(Problem details) How many lines hold the string "context"? Reply with the number alone.

(Source material)

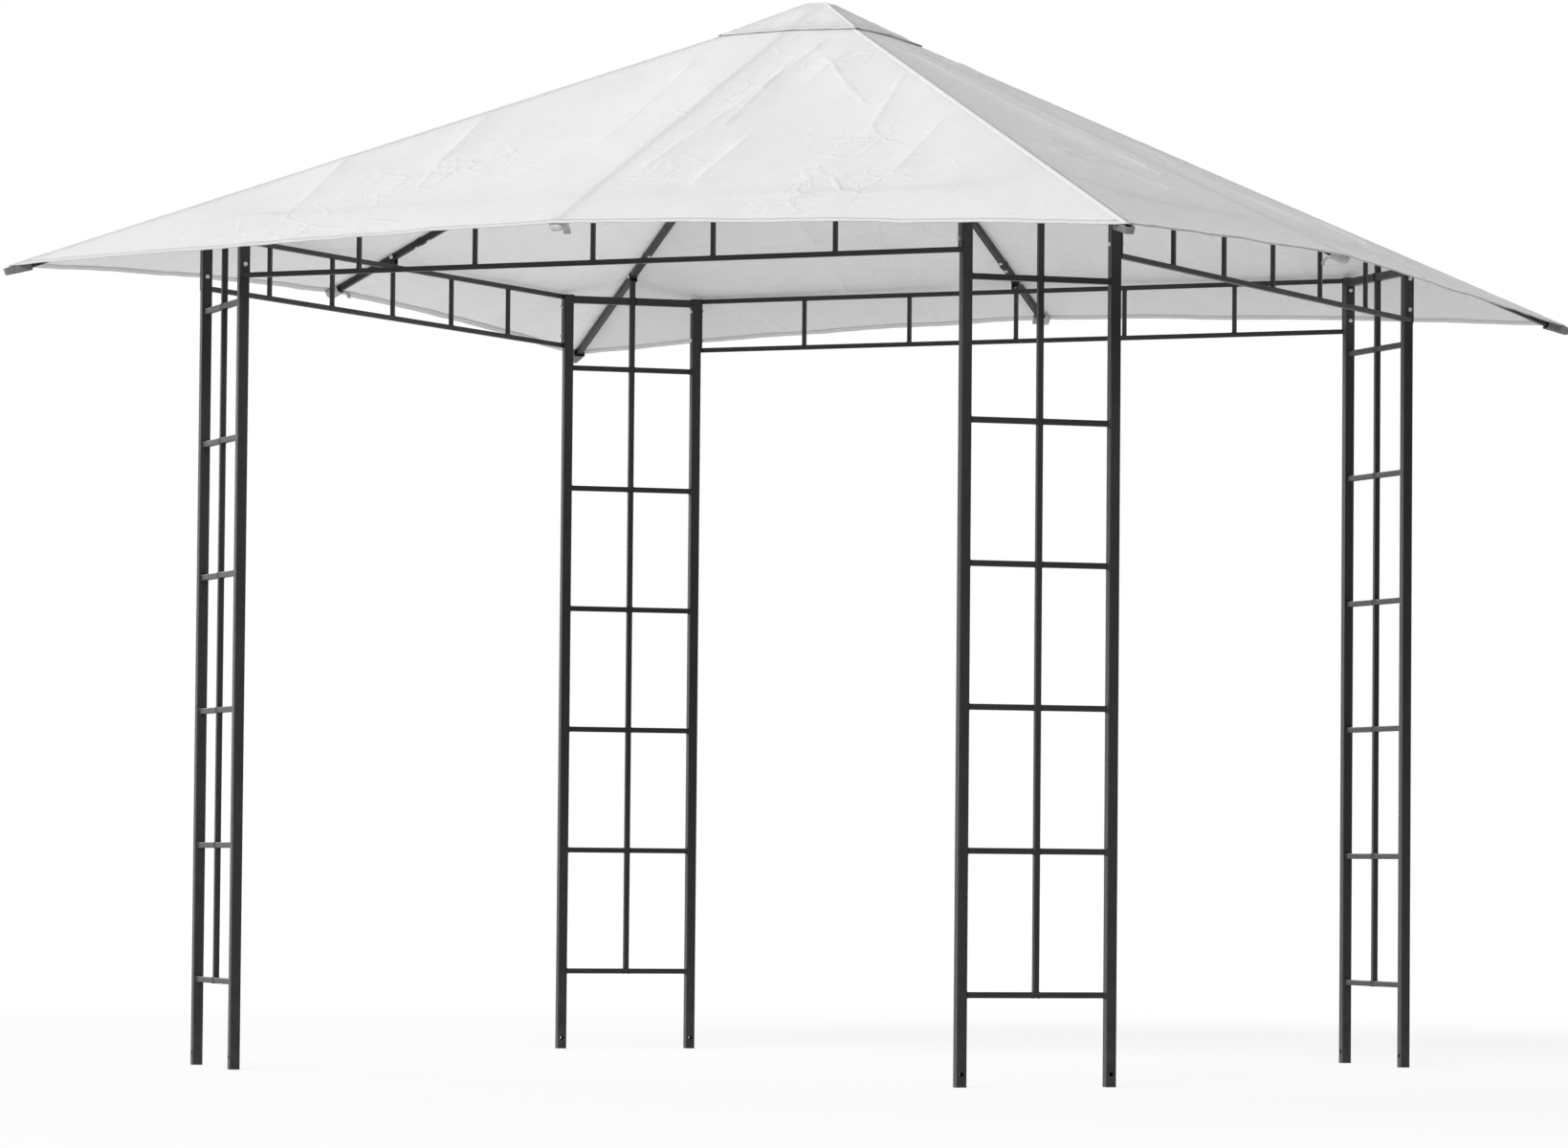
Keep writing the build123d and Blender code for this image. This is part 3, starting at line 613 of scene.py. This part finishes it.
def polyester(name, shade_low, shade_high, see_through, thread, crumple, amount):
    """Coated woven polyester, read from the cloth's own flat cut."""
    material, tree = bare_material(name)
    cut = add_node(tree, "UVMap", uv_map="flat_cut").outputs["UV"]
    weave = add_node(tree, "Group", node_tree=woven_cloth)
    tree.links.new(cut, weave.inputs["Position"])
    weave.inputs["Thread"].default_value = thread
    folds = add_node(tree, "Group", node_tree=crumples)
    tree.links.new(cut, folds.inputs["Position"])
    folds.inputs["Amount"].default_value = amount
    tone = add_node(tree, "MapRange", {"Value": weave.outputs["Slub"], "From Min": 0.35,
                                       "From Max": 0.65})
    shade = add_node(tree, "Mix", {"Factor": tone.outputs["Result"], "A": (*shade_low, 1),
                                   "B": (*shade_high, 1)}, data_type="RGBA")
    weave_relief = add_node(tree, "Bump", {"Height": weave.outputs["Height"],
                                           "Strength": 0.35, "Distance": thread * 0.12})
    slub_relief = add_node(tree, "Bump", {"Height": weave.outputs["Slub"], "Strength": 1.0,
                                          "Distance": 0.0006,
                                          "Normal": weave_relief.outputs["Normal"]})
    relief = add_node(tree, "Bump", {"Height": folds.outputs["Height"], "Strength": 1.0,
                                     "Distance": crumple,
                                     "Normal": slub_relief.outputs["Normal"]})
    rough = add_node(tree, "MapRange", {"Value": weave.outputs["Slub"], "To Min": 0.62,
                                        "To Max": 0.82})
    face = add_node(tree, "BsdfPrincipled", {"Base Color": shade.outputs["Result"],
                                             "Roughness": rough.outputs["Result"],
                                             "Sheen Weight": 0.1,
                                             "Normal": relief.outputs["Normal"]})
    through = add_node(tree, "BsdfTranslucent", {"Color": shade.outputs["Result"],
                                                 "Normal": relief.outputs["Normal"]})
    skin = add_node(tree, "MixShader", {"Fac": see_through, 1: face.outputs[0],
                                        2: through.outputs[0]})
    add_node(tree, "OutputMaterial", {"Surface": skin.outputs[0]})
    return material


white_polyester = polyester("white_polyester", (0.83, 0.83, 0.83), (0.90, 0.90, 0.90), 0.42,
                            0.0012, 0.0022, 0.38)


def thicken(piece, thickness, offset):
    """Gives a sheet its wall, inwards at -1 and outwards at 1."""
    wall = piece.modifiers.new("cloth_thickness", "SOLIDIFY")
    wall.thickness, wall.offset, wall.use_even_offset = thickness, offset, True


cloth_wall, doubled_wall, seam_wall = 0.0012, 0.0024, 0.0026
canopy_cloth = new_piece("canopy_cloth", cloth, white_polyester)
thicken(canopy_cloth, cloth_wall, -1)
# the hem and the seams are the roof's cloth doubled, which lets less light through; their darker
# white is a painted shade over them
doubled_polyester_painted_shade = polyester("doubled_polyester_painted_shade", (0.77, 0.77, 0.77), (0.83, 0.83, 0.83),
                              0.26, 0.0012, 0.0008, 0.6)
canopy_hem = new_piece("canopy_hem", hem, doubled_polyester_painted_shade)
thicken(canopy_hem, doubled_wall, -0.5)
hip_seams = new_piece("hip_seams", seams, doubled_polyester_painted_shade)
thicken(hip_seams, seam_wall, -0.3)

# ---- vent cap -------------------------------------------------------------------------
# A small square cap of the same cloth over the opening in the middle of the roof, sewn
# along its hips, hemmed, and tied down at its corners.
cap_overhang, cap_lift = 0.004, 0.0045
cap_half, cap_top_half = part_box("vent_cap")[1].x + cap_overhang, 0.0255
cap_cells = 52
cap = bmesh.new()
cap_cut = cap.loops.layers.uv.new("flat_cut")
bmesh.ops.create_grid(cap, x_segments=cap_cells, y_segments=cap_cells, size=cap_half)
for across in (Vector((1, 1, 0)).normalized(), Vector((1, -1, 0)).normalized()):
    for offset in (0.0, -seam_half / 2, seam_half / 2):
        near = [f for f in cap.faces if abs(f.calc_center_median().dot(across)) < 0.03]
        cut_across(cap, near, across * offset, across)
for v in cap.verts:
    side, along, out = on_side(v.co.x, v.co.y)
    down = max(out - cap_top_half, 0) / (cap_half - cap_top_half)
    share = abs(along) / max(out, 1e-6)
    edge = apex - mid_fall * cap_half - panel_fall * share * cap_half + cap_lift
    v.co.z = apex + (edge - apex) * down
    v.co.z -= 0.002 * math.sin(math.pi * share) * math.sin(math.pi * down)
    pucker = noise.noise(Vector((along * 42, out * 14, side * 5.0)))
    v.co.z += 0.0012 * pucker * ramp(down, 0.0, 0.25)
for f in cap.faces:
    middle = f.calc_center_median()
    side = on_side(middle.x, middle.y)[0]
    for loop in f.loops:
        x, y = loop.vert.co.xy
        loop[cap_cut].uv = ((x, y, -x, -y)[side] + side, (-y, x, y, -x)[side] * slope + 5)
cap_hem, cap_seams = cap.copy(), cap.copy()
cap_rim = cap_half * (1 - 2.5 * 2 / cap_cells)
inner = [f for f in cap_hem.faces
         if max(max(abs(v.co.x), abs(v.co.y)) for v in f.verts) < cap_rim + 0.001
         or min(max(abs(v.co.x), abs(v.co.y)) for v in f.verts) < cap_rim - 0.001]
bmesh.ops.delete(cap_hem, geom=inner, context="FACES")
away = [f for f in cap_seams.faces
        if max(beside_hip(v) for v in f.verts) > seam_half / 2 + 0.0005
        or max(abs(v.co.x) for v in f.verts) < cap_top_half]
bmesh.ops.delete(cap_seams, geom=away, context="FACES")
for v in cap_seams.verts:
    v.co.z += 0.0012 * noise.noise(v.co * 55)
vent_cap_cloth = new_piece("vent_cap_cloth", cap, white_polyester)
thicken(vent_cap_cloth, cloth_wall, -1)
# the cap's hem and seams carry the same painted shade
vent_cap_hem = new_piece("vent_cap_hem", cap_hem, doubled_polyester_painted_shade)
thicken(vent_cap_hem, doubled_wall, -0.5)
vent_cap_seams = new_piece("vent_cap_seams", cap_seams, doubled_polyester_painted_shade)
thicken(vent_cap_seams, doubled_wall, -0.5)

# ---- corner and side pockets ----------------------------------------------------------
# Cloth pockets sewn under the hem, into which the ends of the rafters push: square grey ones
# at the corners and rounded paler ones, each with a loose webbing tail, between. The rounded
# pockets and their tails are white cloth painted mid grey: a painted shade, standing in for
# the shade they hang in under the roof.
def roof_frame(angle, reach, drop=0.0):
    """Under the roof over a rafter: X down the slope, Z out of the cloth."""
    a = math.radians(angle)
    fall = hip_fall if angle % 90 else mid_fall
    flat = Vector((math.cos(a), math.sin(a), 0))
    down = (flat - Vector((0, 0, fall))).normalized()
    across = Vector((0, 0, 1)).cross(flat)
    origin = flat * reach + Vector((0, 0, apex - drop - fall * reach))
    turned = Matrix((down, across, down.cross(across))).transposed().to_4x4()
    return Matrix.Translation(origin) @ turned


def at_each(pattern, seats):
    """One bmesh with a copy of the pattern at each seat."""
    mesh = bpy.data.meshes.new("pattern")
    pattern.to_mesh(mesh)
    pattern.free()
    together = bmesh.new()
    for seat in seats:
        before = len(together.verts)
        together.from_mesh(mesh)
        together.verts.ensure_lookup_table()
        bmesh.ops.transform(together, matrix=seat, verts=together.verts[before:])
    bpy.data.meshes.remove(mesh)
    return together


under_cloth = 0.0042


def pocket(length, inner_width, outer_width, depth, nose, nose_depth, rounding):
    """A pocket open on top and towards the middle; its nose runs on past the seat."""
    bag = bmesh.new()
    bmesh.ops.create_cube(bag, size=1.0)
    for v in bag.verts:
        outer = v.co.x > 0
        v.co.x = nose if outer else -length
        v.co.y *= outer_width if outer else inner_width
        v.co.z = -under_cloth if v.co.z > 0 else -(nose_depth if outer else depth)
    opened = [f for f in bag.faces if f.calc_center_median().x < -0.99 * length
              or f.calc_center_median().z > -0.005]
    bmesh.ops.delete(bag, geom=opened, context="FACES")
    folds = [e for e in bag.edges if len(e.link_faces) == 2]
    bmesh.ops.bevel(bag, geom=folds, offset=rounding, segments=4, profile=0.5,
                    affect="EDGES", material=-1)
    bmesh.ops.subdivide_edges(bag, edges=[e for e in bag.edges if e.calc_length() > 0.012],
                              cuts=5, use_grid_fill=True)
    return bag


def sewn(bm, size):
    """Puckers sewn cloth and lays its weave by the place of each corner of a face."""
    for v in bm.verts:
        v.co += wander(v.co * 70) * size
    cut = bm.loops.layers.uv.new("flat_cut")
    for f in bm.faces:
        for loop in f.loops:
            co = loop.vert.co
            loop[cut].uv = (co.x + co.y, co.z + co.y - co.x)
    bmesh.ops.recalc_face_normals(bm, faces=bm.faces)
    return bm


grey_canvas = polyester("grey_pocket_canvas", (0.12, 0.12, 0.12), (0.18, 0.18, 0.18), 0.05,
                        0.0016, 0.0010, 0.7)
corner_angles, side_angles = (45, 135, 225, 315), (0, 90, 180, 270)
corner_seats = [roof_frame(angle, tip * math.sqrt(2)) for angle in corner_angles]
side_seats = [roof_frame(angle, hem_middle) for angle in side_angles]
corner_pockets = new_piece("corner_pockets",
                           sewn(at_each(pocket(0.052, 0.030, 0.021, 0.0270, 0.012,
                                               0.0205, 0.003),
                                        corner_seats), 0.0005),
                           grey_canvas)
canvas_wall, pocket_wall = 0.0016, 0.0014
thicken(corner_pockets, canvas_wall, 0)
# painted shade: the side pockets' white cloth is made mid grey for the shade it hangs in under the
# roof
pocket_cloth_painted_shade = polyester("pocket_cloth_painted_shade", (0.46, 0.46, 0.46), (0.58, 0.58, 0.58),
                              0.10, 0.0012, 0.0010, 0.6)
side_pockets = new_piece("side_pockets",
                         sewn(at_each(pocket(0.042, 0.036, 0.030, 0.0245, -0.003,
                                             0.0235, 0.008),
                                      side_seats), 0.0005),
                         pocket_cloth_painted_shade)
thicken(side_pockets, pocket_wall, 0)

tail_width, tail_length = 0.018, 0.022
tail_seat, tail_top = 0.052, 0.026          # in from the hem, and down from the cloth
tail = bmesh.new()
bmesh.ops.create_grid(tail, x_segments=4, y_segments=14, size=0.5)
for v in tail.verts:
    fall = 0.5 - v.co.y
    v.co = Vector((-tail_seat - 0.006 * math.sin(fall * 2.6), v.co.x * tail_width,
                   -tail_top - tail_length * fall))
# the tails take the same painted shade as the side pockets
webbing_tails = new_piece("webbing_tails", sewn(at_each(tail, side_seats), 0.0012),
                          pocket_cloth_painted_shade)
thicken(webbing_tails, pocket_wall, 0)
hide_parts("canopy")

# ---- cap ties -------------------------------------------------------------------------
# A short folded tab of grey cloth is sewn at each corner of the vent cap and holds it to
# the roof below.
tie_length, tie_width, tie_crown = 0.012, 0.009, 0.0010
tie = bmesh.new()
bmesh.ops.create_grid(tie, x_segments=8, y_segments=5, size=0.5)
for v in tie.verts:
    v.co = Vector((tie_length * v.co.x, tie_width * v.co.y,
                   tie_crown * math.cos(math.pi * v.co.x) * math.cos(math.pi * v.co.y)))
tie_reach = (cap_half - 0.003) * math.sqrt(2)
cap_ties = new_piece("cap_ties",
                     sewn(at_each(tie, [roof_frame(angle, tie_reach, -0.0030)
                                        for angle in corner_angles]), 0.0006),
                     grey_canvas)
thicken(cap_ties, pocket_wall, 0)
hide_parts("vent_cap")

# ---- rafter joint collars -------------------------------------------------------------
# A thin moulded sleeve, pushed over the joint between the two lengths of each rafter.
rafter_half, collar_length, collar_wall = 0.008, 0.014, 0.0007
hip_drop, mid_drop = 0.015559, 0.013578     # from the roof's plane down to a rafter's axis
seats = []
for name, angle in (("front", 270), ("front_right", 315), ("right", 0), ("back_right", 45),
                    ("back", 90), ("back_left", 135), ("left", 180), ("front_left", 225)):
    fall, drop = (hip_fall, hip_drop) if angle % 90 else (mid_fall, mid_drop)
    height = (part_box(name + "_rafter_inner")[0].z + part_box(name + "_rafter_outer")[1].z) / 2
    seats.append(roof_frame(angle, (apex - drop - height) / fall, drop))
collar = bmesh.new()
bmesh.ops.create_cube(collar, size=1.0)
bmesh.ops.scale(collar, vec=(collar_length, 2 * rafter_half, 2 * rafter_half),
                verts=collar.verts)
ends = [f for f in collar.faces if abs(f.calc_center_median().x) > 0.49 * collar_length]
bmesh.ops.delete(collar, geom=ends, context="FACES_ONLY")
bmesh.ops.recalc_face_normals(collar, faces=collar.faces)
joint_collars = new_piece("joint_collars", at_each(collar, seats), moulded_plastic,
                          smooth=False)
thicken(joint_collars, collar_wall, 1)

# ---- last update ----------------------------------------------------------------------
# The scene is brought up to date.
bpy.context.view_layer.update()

(Expected answer) 5